FANZINE: Although many of the historical figures referenced in the film are unassailable—at least from the perspective of someone whose politics are to the left—you include a number of people whose stories may be more complicated. The first memorial shown in the film, for example, is for Anne Marbury Hutchinson, who is described in stone as an “exponent of civil liberty and religious toleration.” But the memorial also mentions that she was killed in a Native American raid, which could alter how we understand her story. Then there are controversial people like Sacco and Vanzetti, who are included in your history alongside confirmed heroines like Harriet Tubman or Sojourner Truth. Was it your intent to ask us to create a kind of revisionist history for these more ambiguous figures?

JOHN GIANVITO: As the preponderance of the individuals and events are drawn from the pages of Howard Zinn’s book, they comprise a wide-ranging approach to the collective theme of individuals striving to better the world around them. Whether through organization building, direct action, through their writing, or public speaking, their art or public deeds, some via pacifist methods, some pushed to militancy, these are the stories of people with a passionate commitment to addressing injustices and inequalities of various kinds.

The intention is not to necessarily endorse all tactical approaches as obviously there are contradictions to be found. More crucially it is to encourage the simple recognition that these contributions and these stories have a vital place in the recounting of our history and in our ability to grapple with where we are now. The eradication of a proper understanding of this history only fosters further alienation, and confusion about how power really works in this country.

The story of Anne Hutchinson is just one example. Without further knowledge one is left to surmise her story and contribution from the few words on her monument. This was a dilemma I wrestled with at first. Should I provide text, or voiceover, summarizing the lives of these individuals? My worry was that it might turn the film into a sort of shorthand, Cliff Notes version of A People’s History. As well, I was concerned this would also give it more of a PBS-style caste, which I was clearly wanting to stay away from. While not being pedagogical, at least in the standard ways we think of the term, I felt the film might inspire one to ask oneself, why do I not know these names and events? And potentially to turn to books such as Howard Zinn’s landmark work as a starting place.

Anne Hutchinson was not in fact an enemy of native peoples and was simply at the wrong place at the wrong time. Indians on the shores of Long Island mistook her and her family for those who had recently defrauded them of their land. Hutchinson and her family, and the 35 families who joined her, would not even have left Massachusetts had she not been officially banished on charges of heresy and challenging government authority. What was her crime? She believed that “ordinary people could interpret the Bible for themselves” and she organized regularly and expanding study groups in her home, attended largely by women though not exclusively. For a woman to assert her knowledge and capacities as equal, if not superior, to men was deemed intolerable to the elite of the time. And the one person who spoke up in Hutchinson’s defense during her trial, Mary Dyer (the second monument you see in my film), was herself eventually hung on Boston Common for repeatedly defying a law banning Quakers from the Massachusetts Bay Colony. Not the typical colonial history that gets repeated in classrooms and stirs flag waving.
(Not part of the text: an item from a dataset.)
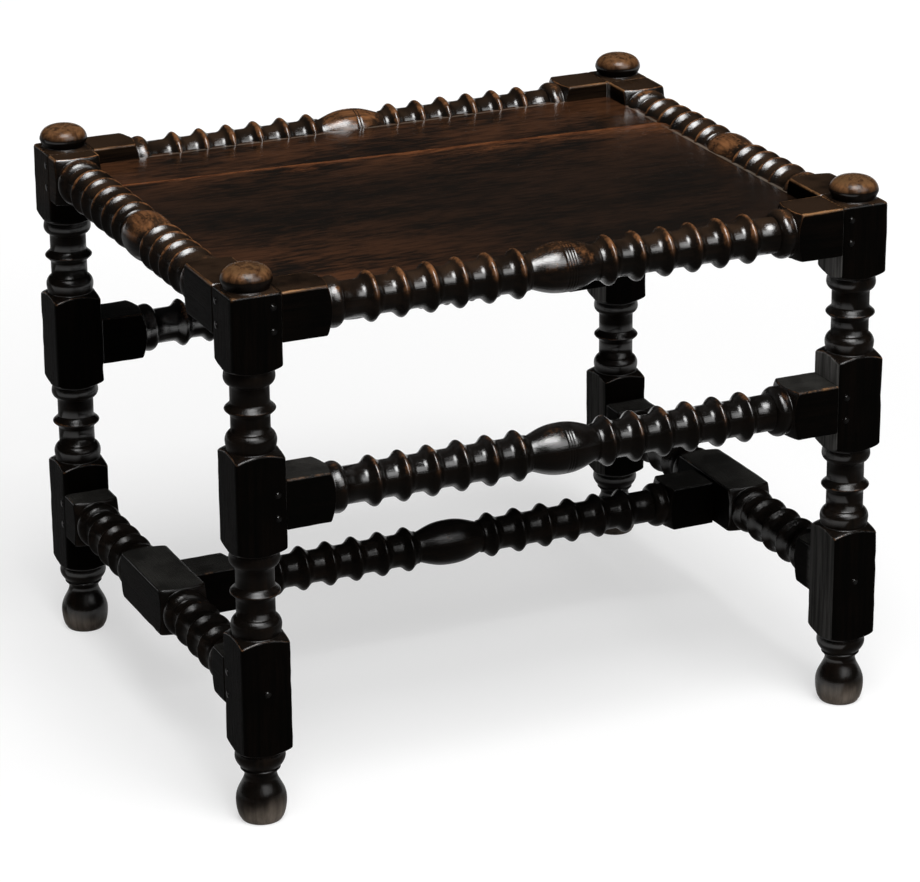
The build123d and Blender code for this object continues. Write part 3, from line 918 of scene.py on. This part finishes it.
def makeBoard(node, front, seed):
    mesh = boardMesh(node, front, seed)
    for name, kind in (("memberCoord", "FLOAT_VECTOR"), ("worn", "FLOAT"), ("warm", "FLOAT")):
        mesh.attributes.new(name, kind, "POINT")
    coordinate, worn, warm = (mesh.attributes[name].data for name in ("memberCoord", "worn", "warm"))
    cornerX, cornerY, reachX, reachY = seat["warmCorner"]
    glow, glowReach = seat["glow"]
    warmth, warmReach = seat["warmJoint"]
    for i, vertex in enumerate(mesh.vertices):
        x, y, z = vertex.co
        coordinate[i].vector = (y + seed * 0.31, z, x * seat["stretch"] + seed * 0.17)
        x, y = x / mm, y / mm
        gap = abs(y - jointAt(x))
        along = min(1.0, max(0.0, (x - seat["alongFrom"]) / seat["alongReach"]))
        line = math.exp(-(gap / seat["line"][0 if front else 1]) ** 2)
        if front:
            corner = math.hypot((x - cornerX) / reachX, (y - cornerY) / reachY)
            worn[i].value = line + glow * math.exp(-gap / glowReach) * (0.6 + 0.4 * along)
            warm[i].value = (0.1 + 0.7 * math.exp(-corner ** 2)
                             + warmth * math.exp(-gap / warmReach) * (0.55 + 0.45 * along))
        else:
            worn[i].value = line + seat["backGlow"] * (0.6 + 0.4 * along)
            warm[i].value = seat["backWarm"]
    mesh.set_sharp_from_angle(angle=math.radians(seat["sharpAngle"]))
    mesh.materials.append(seatWood)
    finishPiece(mesh, node + "_look", [node])


makeBoard("seat_board_front", True, 1)
makeBoard("seat_board_back", False, 2)
print("seat boards laid")


# pegs: heads that are not quite round, a little proud of the wood

pegs = {"radius": 3.0, "depth": 5.0, "proud": 0.3, "sides": 12, "seed": 7, "inset": 7.5, "apart": 18,
        "headRadius": 2.9, "worn": 0.4, "narrowest": 0.9, "sunkUnder": 0.4}


def makePegTree():
    tree, given = newGroup("pegHeads", "GeometryNodeTree", {
        "Places": "Geometry", "Radius": 0.003, "Depth": 0.005, "Proud": 0.0003, "Seed": 7, "Wood": "Material",
    }, {"Pegs": "Geometry"})
    rod = nodeValue(tree, "GeometryNodeMeshCylinder", "Mesh", {
        "Vertices": pegs["sides"], "Side Segments": 4, "Fill Segments": 3, "Radius": given["Radius"],
        "Depth": given["Depth"]})
    position = nodeValue(tree, "GeometryNodeInputPosition", 0)
    x, y, z = splitVector(tree, position)
    share = vectorLength(tree, joinVector(tree, x, y, 0.0)) / given["Radius"]
    drop = share ** 3.0 * (given["Proud"] * -1.0) * z.calc("GREATER_THAN", 0.0)
    sink = given["Proud"] - given["Depth"] / 2.0
    shaped = rod.through("GeometryNodeSetPosition", {"Offset": joinVector(tree, 0.0, 0.0, drop + sink)})
    outward = meshAttribute(tree, "outward", "FLOAT_VECTOR")
    aligned = nodeValue(tree, "FunctionNodeAlignRotationToVector", 0, {"Vector": outward}, axis="Z")

    def chance(low, high):
        return nodeValue(tree, "FunctionNodeRandomValue", "Value", {
            "Min": low, "Max": high, "Seed": given["Seed"]}, data_type="FLOAT")

    marked = storeAttributes(given["Places"], {"pegMiddle": ("FLOAT_VECTOR", position)})
    onPoints = nodeValue(tree, "GeometryNodeInstanceOnPoints", 0, {
        "Points": marked, "Instance": shaped, "Rotation": aligned,
        "Scale": joinVector(tree, chance(pegs["narrowest"], 1.0), 1.0, 1.0)})
    turned = nodeValue(tree, "GeometryNodeRotateInstances", 0, {
        "Instances": onPoints, "Rotation": joinVector(tree, 0.0, 0.0, chance(0.0, 6.28))})
    head = vectorCalc(tree, "SUBTRACT", position, meshAttribute(tree, "pegMiddle", "FLOAT_VECTOR"))
    head = vectorCalc(tree, "DIVIDE", head, [pegs["headRadius"] * mm] * 3)
    flow = turned.through("GeometryNodeRealizeInstances")
    flow = storeAttributes(flow, {"memberCoord": ("FLOAT_VECTOR", position), "head": ("FLOAT_VECTOR", head),
                                  "worn": ("FLOAT", pegs["worn"])})
    flow = flow.through("GeometryNodeSetShadeSmooth")
    return closeGroup(tree, {"Pegs": flow.through("GeometryNodeSetMaterial", {"Material": given["Wood"]})})


def pegPlaces():  # where each peg's head is, and which way it faces
    halfSquare = legs["square"] / 2 * mm
    outX, outY = legBackRight.x + halfSquare, legBackRight.y + halfSquare
    inX, inY = (innerX + pegs["inset"]) * mm, (innerY + pegs["inset"]) * mm
    top, middle, low = (boxMiddle(node).z for node in ("pegs_long_rails", "pegs_middle_stretchers",
                                                       "pegs_low_stretchers"))
    centreLow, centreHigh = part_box("pegs_centre_stretcher")
    places = []
    for sideX in (-1, 1):
        for sideY in (-1, 1):
            for lift in (-pegs["apart"] / 2 * mm, pegs["apart"] / 2 * mm):
                places.append(((sideX * inX, sideY * outY, top + lift), (0, sideY, 0)))
                places.append(((sideX * outX, sideY * inY, top + lift), (sideX, 0, 0)))
                places.append(((sideX * inX, sideY * outY, middle + lift), (0, sideY, 0)))
                places.append(((sideX * outX, sideY * inY, low + lift), (sideX, 0, 0)))
        places.append(((sideX * legBackRight.x, -outY, boxMiddle("pins_front_legs").z), (0, -1, 0)))
        across = (centreLow.x + centreHigh.x) / 2 + sideX * (centreHigh.x - pegs["radius"] * mm)
        places.append(((across, 0, centreLow.z + pegs["sunkUnder"] * mm), (0, 0, -1)))
    return places


def makePegs():
    places = pegPlaces()
    mesh = bpy.data.meshes.new("pegPlaces")
    mesh.from_pydata([place for place, outward in places], [], [])
    layer = mesh.attributes.new("outward", "FLOAT_VECTOR", "POINT")
    for i, (place, outward) in enumerate(places):
        layer.data[i].vector = outward
    made = treeToMesh(bpy.data.objects.new("pegPlaces", mesh), makePegTree(), {
        "Radius": pegs["radius"] * mm, "Depth": pegs["depth"] * mm, "Proud": pegs["proud"] * mm,
        "Seed": pegs["seed"], "Wood": pegWood})
    finishPiece(made, "pegs_look", ["pegs_long_rails", "pegs_short_rails", "pegs_middle_stretchers",
                "pegs_low_stretchers", "pegs_centre_stretcher", "pins_front_legs"])


makePegs()
print("pegs driven")


# floor, lights and camera

studio = {
    "floorColour": (0.42, 0.42, 0.42), "floorGlow": (0.6, 1.8, 0.58, 0.72), "floorSize": 30.0,
    "world": 0.015, "worldColour": (1.0, 0.99, 0.98),
    "sun": 0.65, "sunAngle": 80, "sunAzimuth": 0, "sunElevation": 80, "boxDistance": 6.0, "boxAim": 0.25,
    # each box: azimuth, elevation, width, height, radiance
    "boxes": {"window": (14, 37, 5.0, 3.0, 2.7), "overhead": (-9, 64, 3.2, 3.0, 10.0)},
}


def makeFloor():
    mesh = bpy.data.meshes.new("floor")
    half = studio["floorSize"] / 2
    corners = [(-half, -half, 0), (half, -half, 0), (half, half, 0), (-half, half, 0)]
    mesh.from_pydata(corners, [], [(0, 1, 2, 3)])
    floor = bpy.data.objects.new("floor", mesh)
    bpy.context.scene.collection.objects.link(floor)
    paper = bpy.data.materials.new("palePaper")
    paper.use_nodes = True
    tree = paper.node_tree
    path = tree.nodes.new("ShaderNodeLightPath")
    seen, glossy, through = (Value(tree, path.outputs[f"Is {kind} Ray"]) for kind in (
        "Camera", "Glossy", "Transmission"))
    away = vectorLength(tree, nodeValue(tree, "ShaderNodeTexCoord", "Object"))
    glow = seen.atLeast(glossy).atLeast(through) * away.between(*studio["floorGlow"])
    for key, value in {"Base Color": studio["floorColour"], "Roughness": 0.9, "Specular IOR Level": 0.1,
                       "Emission Strength": glow, "Emission Color": (1, 1, 1)}.items():
        connect(tree, value, tree.nodes["Principled BSDF"].inputs[key])
    mesh.materials.append(paper)


def directionOf(azimuth, elevation):  # azimuth 0 is in front of the stool, and 90 on its right
    turn, lift = math.radians(azimuth), math.radians(elevation)
    return Vector((math.sin(turn) * math.cos(lift), -math.cos(turn) * math.cos(lift), math.sin(lift)))


def hangLamp(name, kind, direction):
    lamp = bpy.data.lights.new(name, kind)
    holder = bpy.data.objects.new(name, lamp)
    holder.rotation_euler = direction.to_track_quat("Z", "Y").to_euler()
    bpy.context.scene.collection.objects.link(holder)
    return lamp, holder


def makeLights():
    for name, (azimuth, elevation, width, height, radiance) in studio["boxes"].items():
        direction = directionOf(azimuth, elevation)
        lamp, holder = hangLamp(name, "AREA", direction)
        holder.location = Vector((0, 0, studio["boxAim"])) + direction * studio["boxDistance"]
        lamp.shape = "RECTANGLE"
        lamp.size, lamp.size_y = width, height
        lamp.energy = radiance * math.pi * width * height
    lamp, holder = hangLamp("sky", "SUN", directionOf(studio["sunAzimuth"], studio["sunElevation"]))
    lamp.energy = studio["sun"]
    lamp.angle = math.radians(studio["sunAngle"])
    holder.visible_glossy = False  # only the boxes show in the polish
    world = bpy.data.worlds.new("studioAir")
    world.use_nodes = True
    air = world.node_tree.nodes["Background"]
    connect(world.node_tree, studio["worldColour"], air.inputs["Color"])
    connect(world.node_tree, studio["world"], air.inputs["Strength"])
    bpy.context.scene.world = world


viewpoint = {"place": (-1.1539, -2.5667, 1.2544), "azimuth": -24.35, "elevation": 20.72, "roll": -0.48,
             "lens": 148.66, "sensor": 36, "farEnd": 50}


def makeCamera():
    camera = bpy.data.cameras.new("camera")
    camera.lens = viewpoint["lens"]
    camera.sensor_width = viewpoint["sensor"]
    camera.sensor_fit = "HORIZONTAL"
    camera.clip_end = viewpoint["farEnd"]
    holder = bpy.data.objects.new("camera", camera)
    back = directionOf(viewpoint["azimuth"], viewpoint["elevation"])
    right = Vector((0, 0, 1)).cross(back).normalized()
    up = back.cross(right)
    turn = math.radians(viewpoint["roll"])
    rightTurned = right * math.cos(turn) + up * math.sin(turn)
    upTurned = up * math.cos(turn) - right * math.sin(turn)
    facing = Matrix((rightTurned, upTurned, back)).transposed().to_4x4()
    holder.matrix_world = Matrix.Translation(viewpoint["place"]) @ facing
    bpy.context.scene.collection.objects.link(holder)
    bpy.context.scene.camera = holder


makeFloor()
makeLights()
makeCamera()
bpy.context.scene.view_settings.view_transform = "Standard"
print("studio set")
FANZINE: The film ends with images of Americans protesting the Iraq War. The connection between these scenes and the rest of the film feels immediate and logical. And yet it’s a very sudden leap. What, for you, is the relationship between the “other history” you convey in Profit motive and the whispering wind  and the historical moment we’re living through now. Has American radicalism died? Is it alive and well? Is it alive but ailing?

JOHN GIANVITO: To clarify, not all the scenes in the finale pertain to the Iraq war. I shot various protest marches in DC, New York, and Boston and they include ones focused on immigrant rights, gay rights, and the Republican National Convention protests in which a host of issues were represented. But the war does dominate. For me, these images were intended to be predominantly emblematic. They were meant to speak in general, iconic ways of the ongoing existence of this trajectory of struggle—which I didn’t want people feeling is something just dead and buried. As well, it’s fair to say it represents an urge to inspire the viewer to step into that stream, and—in the face of meditating on the histories that the film documents, in its odd way—to potentially hear that history beckoning us to find our own way to contribute to this long struggle for the betterment of humanity (a struggle hardly confined to the U.S., which is the reason behind the use of “The Internationale”).

While it’s evident that there’s been a winnowing of large street protests in the past couple of years, I don’t see this as indicative of the collapse of a meaningful progressive movement. As others have pointed out, the growth of organizations like MoveOn.Org, CodePink, and others, are—from a historical perspective—indicative of a much more successful rallying of such energies. The sheer amount of money, the millions that have been raised by MoveOn is much greater than the funds raised by similar activist groups in the past, and are very targeted in their use. I believe people are searching for and here and there finding other, more efficacious ways to continue to fight the fight.

That said, again, trying to use history as a way of grounding myself, I think of Howard Zinn’s remarks about what it was like in the deep South in the early 1950s, and how seemingly remote the possibility appeared that there could be any rapid change to the problem of segregation. For many people at the time it appeared to be a distant hope. And yet, within just a few years, certain key events—Brown vs. Board of Education in 1954, Rosa Park’s refusal to move to the back of the bus the following year, sparking the famous Montgomery Bus Boycotts—a few incidents rapidly igniting a movement, started moving the country towards a resolution of these barbaric laws and practices. I think a lot of times there are things going on underground, smoldering desires that just need to find the right mechanism to unleash that energy forward.

I’m not pessimistic about the absence of people pouring out into the streets at this moment, although I certainly would like to see more evidence of real rage, targeted rage, against things such as this obscene war in Iraq and Afghanistan right now. I think people are in search of where they can best put their energies that will produce real change. I think that is part of what we’re seeing around the Barack Obama campaign. For me, there’s a lot of projecting onto him certain hopes and aspirations about shifting this country in a more sane direction.